Directive
Determine the number of lines containing the word "behind". Reply with it and nothing else.

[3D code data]
----------------------------------------

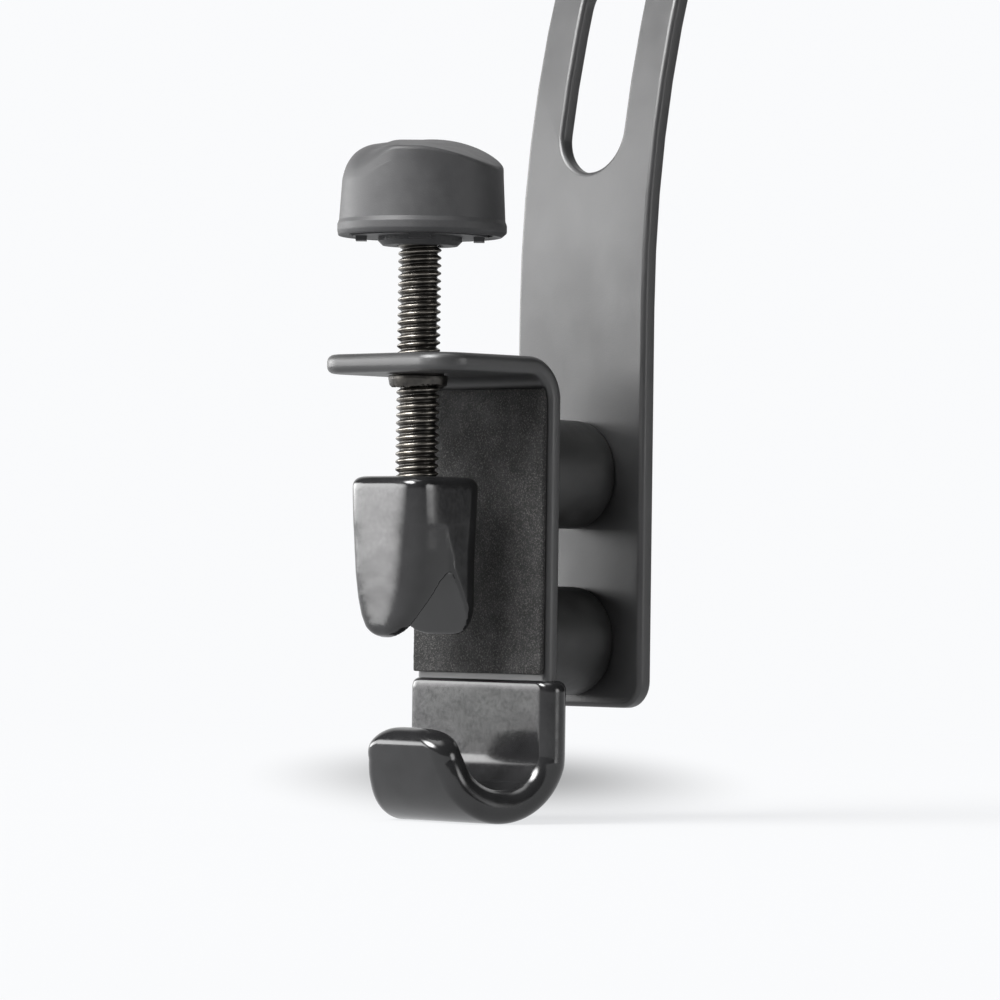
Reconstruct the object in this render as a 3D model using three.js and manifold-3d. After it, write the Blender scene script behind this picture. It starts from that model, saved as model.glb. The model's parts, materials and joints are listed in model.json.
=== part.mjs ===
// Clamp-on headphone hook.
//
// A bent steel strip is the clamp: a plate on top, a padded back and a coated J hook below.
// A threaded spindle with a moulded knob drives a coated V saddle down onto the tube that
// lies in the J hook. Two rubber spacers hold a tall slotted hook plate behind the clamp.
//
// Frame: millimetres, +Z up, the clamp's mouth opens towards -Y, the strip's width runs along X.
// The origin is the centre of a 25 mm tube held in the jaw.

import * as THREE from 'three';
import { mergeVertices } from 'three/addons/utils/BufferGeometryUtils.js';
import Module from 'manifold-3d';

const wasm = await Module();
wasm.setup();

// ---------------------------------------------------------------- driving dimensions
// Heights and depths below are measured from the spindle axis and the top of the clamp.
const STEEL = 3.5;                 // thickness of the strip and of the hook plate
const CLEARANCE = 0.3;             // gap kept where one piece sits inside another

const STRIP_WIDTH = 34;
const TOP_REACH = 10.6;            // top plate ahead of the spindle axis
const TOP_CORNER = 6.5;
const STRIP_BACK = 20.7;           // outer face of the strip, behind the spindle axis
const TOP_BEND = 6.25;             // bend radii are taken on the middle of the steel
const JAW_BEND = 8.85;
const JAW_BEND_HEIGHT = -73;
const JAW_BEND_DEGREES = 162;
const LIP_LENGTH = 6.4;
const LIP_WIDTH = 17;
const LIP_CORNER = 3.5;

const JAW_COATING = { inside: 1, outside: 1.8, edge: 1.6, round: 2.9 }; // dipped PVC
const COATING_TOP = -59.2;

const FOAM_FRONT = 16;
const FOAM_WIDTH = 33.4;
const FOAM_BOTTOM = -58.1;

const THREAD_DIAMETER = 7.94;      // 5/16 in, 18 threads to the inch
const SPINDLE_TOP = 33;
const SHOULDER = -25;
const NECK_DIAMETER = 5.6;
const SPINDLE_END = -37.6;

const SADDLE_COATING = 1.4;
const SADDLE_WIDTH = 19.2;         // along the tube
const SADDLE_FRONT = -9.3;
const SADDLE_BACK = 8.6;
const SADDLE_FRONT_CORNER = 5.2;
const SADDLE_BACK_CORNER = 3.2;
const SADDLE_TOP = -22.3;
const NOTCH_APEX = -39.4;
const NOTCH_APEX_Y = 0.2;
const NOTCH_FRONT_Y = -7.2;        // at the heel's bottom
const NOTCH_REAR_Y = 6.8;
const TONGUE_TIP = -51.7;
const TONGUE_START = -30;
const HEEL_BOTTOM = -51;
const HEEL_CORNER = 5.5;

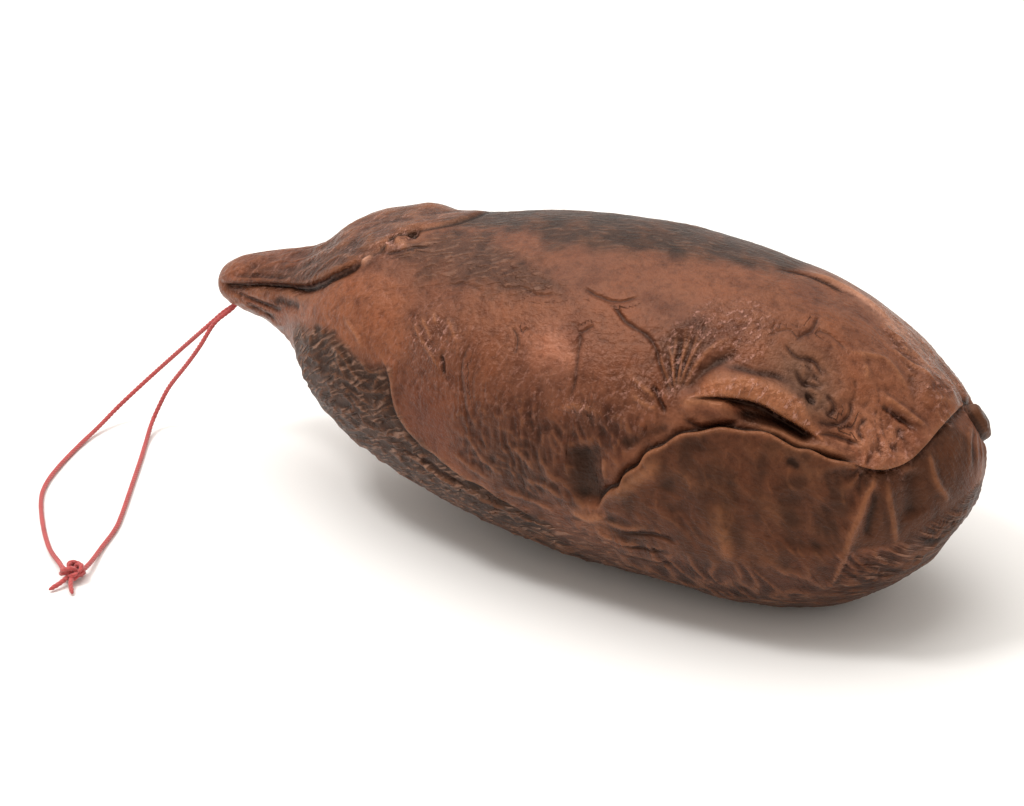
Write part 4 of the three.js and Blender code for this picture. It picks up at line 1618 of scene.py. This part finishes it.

----------------------------------------

Full output
3